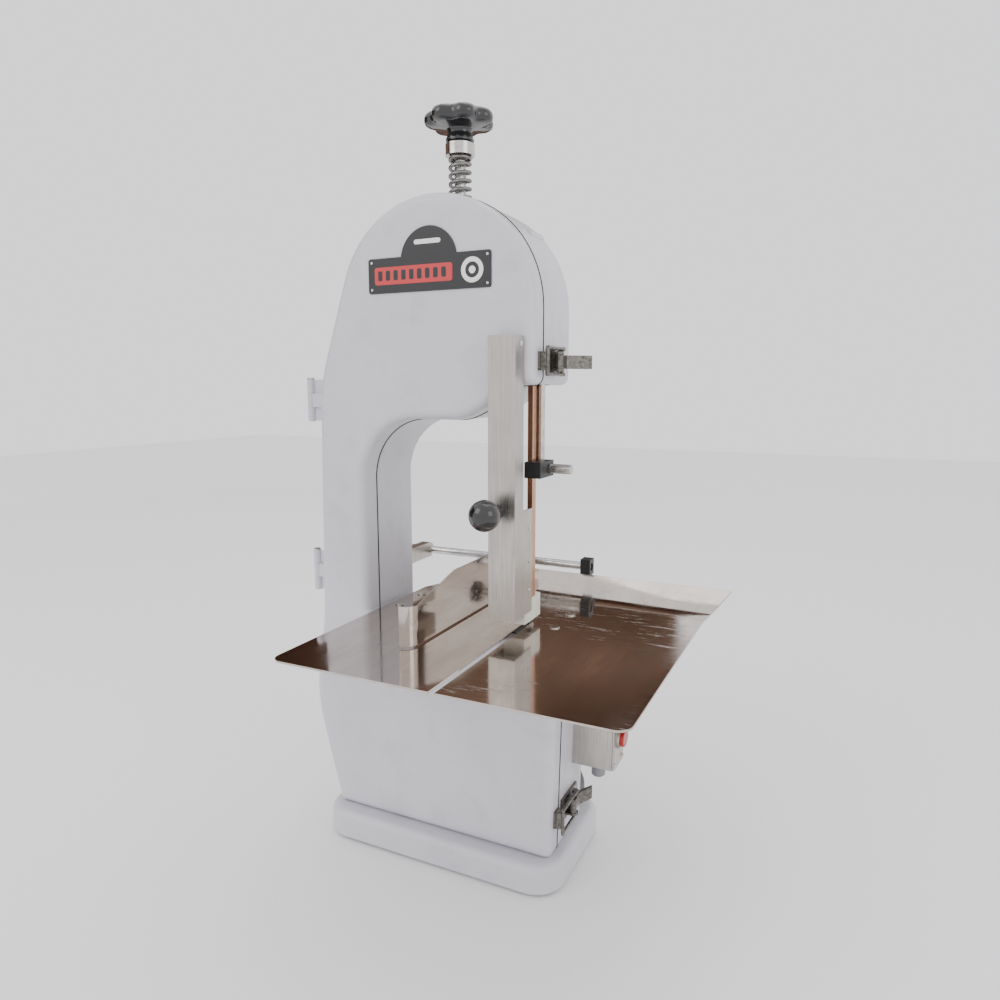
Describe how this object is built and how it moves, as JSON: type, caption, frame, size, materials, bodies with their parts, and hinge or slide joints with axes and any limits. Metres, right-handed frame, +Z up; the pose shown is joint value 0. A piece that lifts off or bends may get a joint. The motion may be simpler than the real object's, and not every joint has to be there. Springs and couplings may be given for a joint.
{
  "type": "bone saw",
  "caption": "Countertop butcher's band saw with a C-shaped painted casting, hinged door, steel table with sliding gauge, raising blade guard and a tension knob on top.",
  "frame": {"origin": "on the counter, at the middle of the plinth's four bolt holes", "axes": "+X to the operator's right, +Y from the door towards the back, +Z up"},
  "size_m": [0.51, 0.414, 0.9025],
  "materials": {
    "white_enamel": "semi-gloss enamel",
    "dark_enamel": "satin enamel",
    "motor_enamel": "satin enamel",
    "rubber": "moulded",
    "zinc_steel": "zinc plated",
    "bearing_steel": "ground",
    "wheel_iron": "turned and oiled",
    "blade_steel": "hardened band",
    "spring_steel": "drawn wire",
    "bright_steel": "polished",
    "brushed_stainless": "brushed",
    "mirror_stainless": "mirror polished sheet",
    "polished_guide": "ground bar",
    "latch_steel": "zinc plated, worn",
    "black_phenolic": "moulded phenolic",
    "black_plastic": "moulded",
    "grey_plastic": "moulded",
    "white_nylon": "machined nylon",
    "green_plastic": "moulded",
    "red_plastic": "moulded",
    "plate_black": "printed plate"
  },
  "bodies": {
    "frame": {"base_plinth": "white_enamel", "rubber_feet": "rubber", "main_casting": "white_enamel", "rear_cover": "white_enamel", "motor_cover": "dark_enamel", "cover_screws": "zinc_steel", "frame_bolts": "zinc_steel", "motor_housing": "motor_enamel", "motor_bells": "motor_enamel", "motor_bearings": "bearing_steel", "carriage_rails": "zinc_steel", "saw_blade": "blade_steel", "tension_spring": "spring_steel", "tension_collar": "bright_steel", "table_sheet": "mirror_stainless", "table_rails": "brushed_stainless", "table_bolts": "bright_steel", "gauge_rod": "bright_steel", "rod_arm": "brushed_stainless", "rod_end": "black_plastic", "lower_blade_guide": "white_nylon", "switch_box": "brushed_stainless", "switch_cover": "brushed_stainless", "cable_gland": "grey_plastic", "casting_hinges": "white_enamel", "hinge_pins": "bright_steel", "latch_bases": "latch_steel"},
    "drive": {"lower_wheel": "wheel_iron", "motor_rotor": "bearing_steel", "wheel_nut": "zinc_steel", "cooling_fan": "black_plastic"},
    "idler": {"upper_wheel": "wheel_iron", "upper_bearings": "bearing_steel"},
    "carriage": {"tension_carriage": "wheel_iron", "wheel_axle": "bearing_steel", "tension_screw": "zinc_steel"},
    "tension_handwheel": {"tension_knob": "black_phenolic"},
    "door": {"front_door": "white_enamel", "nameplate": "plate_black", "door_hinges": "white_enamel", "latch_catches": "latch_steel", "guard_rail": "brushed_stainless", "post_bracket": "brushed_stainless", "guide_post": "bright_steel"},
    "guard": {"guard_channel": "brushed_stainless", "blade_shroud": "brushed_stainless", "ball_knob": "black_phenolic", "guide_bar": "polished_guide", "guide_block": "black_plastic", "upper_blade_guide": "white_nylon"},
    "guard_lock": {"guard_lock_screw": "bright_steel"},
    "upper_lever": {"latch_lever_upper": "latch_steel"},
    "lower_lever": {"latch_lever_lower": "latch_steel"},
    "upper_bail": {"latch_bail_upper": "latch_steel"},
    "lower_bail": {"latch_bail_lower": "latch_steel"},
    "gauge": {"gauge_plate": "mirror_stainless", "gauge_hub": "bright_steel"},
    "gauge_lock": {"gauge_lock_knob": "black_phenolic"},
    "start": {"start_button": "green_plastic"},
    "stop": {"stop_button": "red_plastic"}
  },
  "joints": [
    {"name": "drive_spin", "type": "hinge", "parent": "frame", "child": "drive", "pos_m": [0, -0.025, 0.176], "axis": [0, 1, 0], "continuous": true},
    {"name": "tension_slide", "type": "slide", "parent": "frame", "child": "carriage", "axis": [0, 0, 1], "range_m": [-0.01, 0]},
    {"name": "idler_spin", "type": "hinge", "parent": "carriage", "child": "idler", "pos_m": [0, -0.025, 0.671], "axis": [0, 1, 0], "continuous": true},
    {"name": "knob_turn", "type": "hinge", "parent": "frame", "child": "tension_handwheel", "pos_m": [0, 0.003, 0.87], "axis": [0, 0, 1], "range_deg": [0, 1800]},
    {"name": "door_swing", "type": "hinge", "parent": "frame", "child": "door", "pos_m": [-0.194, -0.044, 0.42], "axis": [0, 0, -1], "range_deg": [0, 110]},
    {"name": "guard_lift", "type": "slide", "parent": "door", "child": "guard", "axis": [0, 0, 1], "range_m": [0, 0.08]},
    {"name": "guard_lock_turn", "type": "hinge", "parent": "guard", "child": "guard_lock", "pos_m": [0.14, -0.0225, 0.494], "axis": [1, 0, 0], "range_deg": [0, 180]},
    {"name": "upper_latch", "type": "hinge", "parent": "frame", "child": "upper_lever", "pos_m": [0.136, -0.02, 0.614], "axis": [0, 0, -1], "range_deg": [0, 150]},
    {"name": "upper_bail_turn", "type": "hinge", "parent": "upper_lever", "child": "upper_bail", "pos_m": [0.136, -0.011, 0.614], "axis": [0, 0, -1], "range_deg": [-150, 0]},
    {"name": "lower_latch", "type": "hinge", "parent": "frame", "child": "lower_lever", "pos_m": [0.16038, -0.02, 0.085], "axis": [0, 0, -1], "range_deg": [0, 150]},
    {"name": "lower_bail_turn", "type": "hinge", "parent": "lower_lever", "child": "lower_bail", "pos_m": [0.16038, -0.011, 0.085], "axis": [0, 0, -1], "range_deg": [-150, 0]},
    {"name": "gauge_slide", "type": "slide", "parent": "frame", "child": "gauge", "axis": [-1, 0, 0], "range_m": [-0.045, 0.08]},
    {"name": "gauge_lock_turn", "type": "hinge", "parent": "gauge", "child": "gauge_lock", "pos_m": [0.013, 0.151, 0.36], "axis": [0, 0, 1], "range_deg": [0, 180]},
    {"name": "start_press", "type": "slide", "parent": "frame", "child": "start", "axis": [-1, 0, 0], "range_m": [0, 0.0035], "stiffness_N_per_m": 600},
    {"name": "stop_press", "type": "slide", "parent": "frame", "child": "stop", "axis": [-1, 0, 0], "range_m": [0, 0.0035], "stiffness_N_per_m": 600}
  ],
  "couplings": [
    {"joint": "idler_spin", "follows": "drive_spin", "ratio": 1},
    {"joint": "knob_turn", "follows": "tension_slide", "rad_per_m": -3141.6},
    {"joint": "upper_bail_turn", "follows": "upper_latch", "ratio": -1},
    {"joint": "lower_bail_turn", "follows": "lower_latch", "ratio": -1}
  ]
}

==*==

Brief.
Repeat the material above exactly.

Solution to the problem.
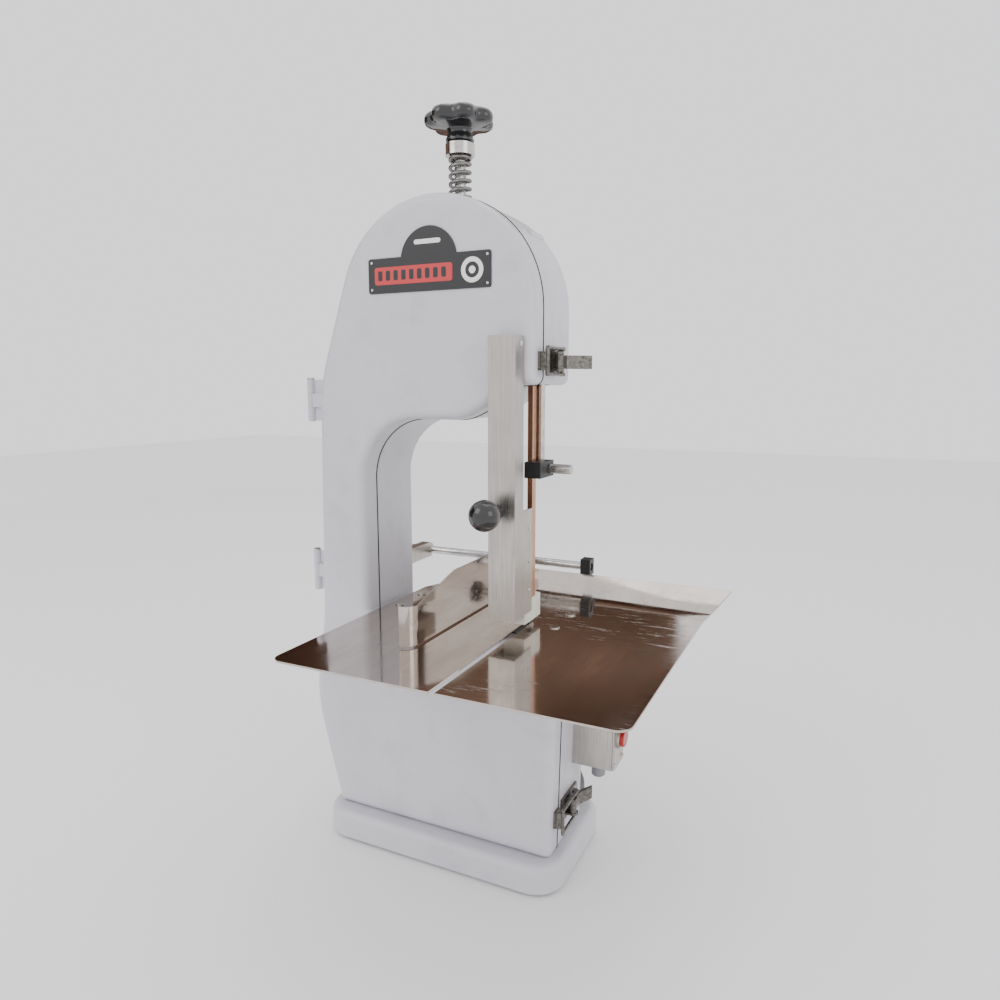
Describe how this object is built and how it moves, as JSON: type, caption, frame, size, materials, bodies with their parts, and hinge or slide joints with axes and any limits. Metres, right-handed frame, +Z up; the pose shown is joint value 0. A piece that lifts off or bends may get a joint. The motion may be simpler than the real object's, and not every joint has to be there. Springs and couplings may be given for a joint.
{
  "type": "bone saw",
  "caption": "Countertop butcher's band saw with a C-shaped painted casting, hinged door, steel table with sliding gauge, raising blade guard and a tension knob on top.",
  "frame": {"origin": "on the counter, at the middle of the plinth's four bolt holes", "axes": "+X to the operator's right, +Y from the door towards the back, +Z up"},
  "size_m": [0.51, 0.414, 0.9025],
  "materials": {
    "white_enamel": "semi-gloss enamel",
    "dark_enamel": "satin enamel",
    "motor_enamel": "satin enamel",
    "rubber": "moulded",
    "zinc_steel": "zinc plated",
    "bearing_steel": "ground",
    "wheel_iron": "turned and oiled",
    "blade_steel": "hardened band",
    "spring_steel": "drawn wire",
    "bright_steel": "polished",
    "brushed_stainless": "brushed",
    "mirror_stainless": "mirror polished sheet",
    "polished_guide": "ground bar",
    "latch_steel": "zinc plated, worn",
    "black_phenolic": "moulded phenolic",
    "black_plastic": "moulded",
    "grey_plastic": "moulded",
    "white_nylon": "machined nylon",
    "green_plastic": "moulded",
    "red_plastic": "moulded",
    "plate_black": "printed plate"
  },
  "bodies": {
    "frame": {"base_plinth": "white_enamel", "rubber_feet": "rubber", "main_casting": "white_enamel", "rear_cover": "white_enamel", "motor_cover": "dark_enamel", "cover_screws": "zinc_steel", "frame_bolts": "zinc_steel", "motor_housing": "motor_enamel", "motor_bells": "motor_enamel", "motor_bearings": "bearing_steel", "carriage_rails": "zinc_steel", "saw_blade": "blade_steel", "tension_spring": "spring_steel", "tension_collar": "bright_steel", "table_sheet": "mirror_stainless", "table_rails": "brushed_stainless", "table_bolts": "bright_steel", "gauge_rod": "bright_steel", "rod_arm": "brushed_stainless", "rod_end": "black_plastic", "lower_blade_guide": "white_nylon", "switch_box": "brushed_stainless", "switch_cover": "brushed_stainless", "cable_gland": "grey_plastic", "casting_hinges": "white_enamel", "hinge_pins": "bright_steel", "latch_bases": "latch_steel"},
    "drive": {"lower_wheel": "wheel_iron", "motor_rotor": "bearing_steel", "wheel_nut": "zinc_steel", "cooling_fan": "black_plastic"},
    "idler": {"upper_wheel": "wheel_iron", "upper_bearings": "bearing_steel"},
    "carriage": {"tension_carriage": "wheel_iron", "wheel_axle": "bearing_steel", "tension_screw": "zinc_steel"},
    "tension_handwheel": {"tension_knob": "black_phenolic"},
    "door": {"front_door": "white_enamel", "nameplate": "plate_black", "door_hinges": "white_enamel", "latch_catches": "latch_steel", "guard_rail": "brushed_stainless", "post_bracket": "brushed_stainless", "guide_post": "bright_steel"},
    "guard": {"guard_channel": "brushed_stainless", "blade_shroud": "brushed_stainless", "ball_knob": "black_phenolic", "guide_bar": "polished_guide", "guide_block": "black_plastic", "upper_blade_guide": "white_nylon"},
    "guard_lock": {"guard_lock_screw": "bright_steel"},
    "upper_lever": {"latch_lever_upper": "latch_steel"},
    "lower_lever": {"latch_lever_lower": "latch_steel"},
    "upper_bail": {"latch_bail_upper": "latch_steel"},
    "lower_bail": {"latch_bail_lower": "latch_steel"},
    "gauge": {"gauge_plate": "mirror_stainless", "gauge_hub": "bright_steel"},
    "gauge_lock": {"gauge_lock_knob": "black_phenolic"},
    "start": {"start_button": "green_plastic"},
    "stop": {"stop_button": "red_plastic"}
  },
  "joints": [
    {"name": "drive_spin", "type": "hinge", "parent": "frame", "child": "drive", "pos_m": [0, -0.025, 0.176], "axis": [0, 1, 0], "continuous": true},
    {"name": "tension_slide", "type": "slide", "parent": "frame", "child": "carriage", "axis": [0, 0, 1], "range_m": [-0.01, 0]},
    {"name": "idler_spin", "type": "hinge", "parent": "carriage", "child": "idler", "pos_m": [0, -0.025, 0.671], "axis": [0, 1, 0], "continuous": true},
    {"name": "knob_turn", "type": "hinge", "parent": "frame", "child": "tension_handwheel", "pos_m": [0, 0.003, 0.87], "axis": [0, 0, 1], "range_deg": [0, 1800]},
    {"name": "door_swing", "type": "hinge", "parent": "frame", "child": "door", "pos_m": [-0.194, -0.044, 0.42], "axis": [0, 0, -1], "range_deg": [0, 110]},
    {"name": "guard_lift", "type": "slide", "parent": "door", "child": "guard", "axis": [0, 0, 1], "range_m": [0, 0.08]},
    {"name": "guard_lock_turn", "type": "hinge", "parent": "guard", "child": "guard_lock", "pos_m": [0.14, -0.0225, 0.494], "axis": [1, 0, 0], "range_deg": [0, 180]},
    {"name": "upper_latch", "type": "hinge", "parent": "frame", "child": "upper_lever", "pos_m": [0.136, -0.02, 0.614], "axis": [0, 0, -1], "range_deg": [0, 150]},
    {"name": "upper_bail_turn", "type": "hinge", "parent": "upper_lever", "child": "upper_bail", "pos_m": [0.136, -0.011, 0.614], "axis": [0, 0, -1], "range_deg": [-150, 0]},
    {"name": "lower_latch", "type": "hinge", "parent": "frame", "child": "lower_lever", "pos_m": [0.16038, -0.02, 0.085], "axis": [0, 0, -1], "range_deg": [0, 150]},
    {"name": "lower_bail_turn", "type": "hinge", "parent": "lower_lever", "child": "lower_bail", "pos_m": [0.16038, -0.011, 0.085], "axis": [0, 0, -1], "range_deg": [-150, 0]},
    {"name": "gauge_slide", "type": "slide", "parent": "frame", "child": "gauge", "axis": [-1, 0, 0], "range_m": [-0.045, 0.08]},
    {"name": "gauge_lock_turn", "type": "hinge", "parent": "gauge", "child": "gauge_lock", "pos_m": [0.013, 0.151, 0.36], "axis": [0, 0, 1], "range_deg": [0, 180]},
    {"name": "start_press", "type": "slide", "parent": "frame", "child": "start", "axis": [-1, 0, 0], "range_m": [0, 0.0035], "stiffness_N_per_m": 600},
    {"name": "stop_press", "type": "slide", "parent": "frame", "child": "stop", "axis": [-1, 0, 0], "range_m": [0, 0.0035], "stiffness_N_per_m": 600}
  ],
  "couplings": [
    {"joint": "idler_spin", "follows": "drive_spin", "ratio": 1},
    {"joint": "knob_turn", "follows": "tension_slide", "rad_per_m": -3141.6},
    {"joint": "upper_bail_turn", "follows": "upper_latch", "ratio": -1},
    {"joint": "lower_bail_turn", "follows": "lower_latch", "ratio": -1}
  ]
}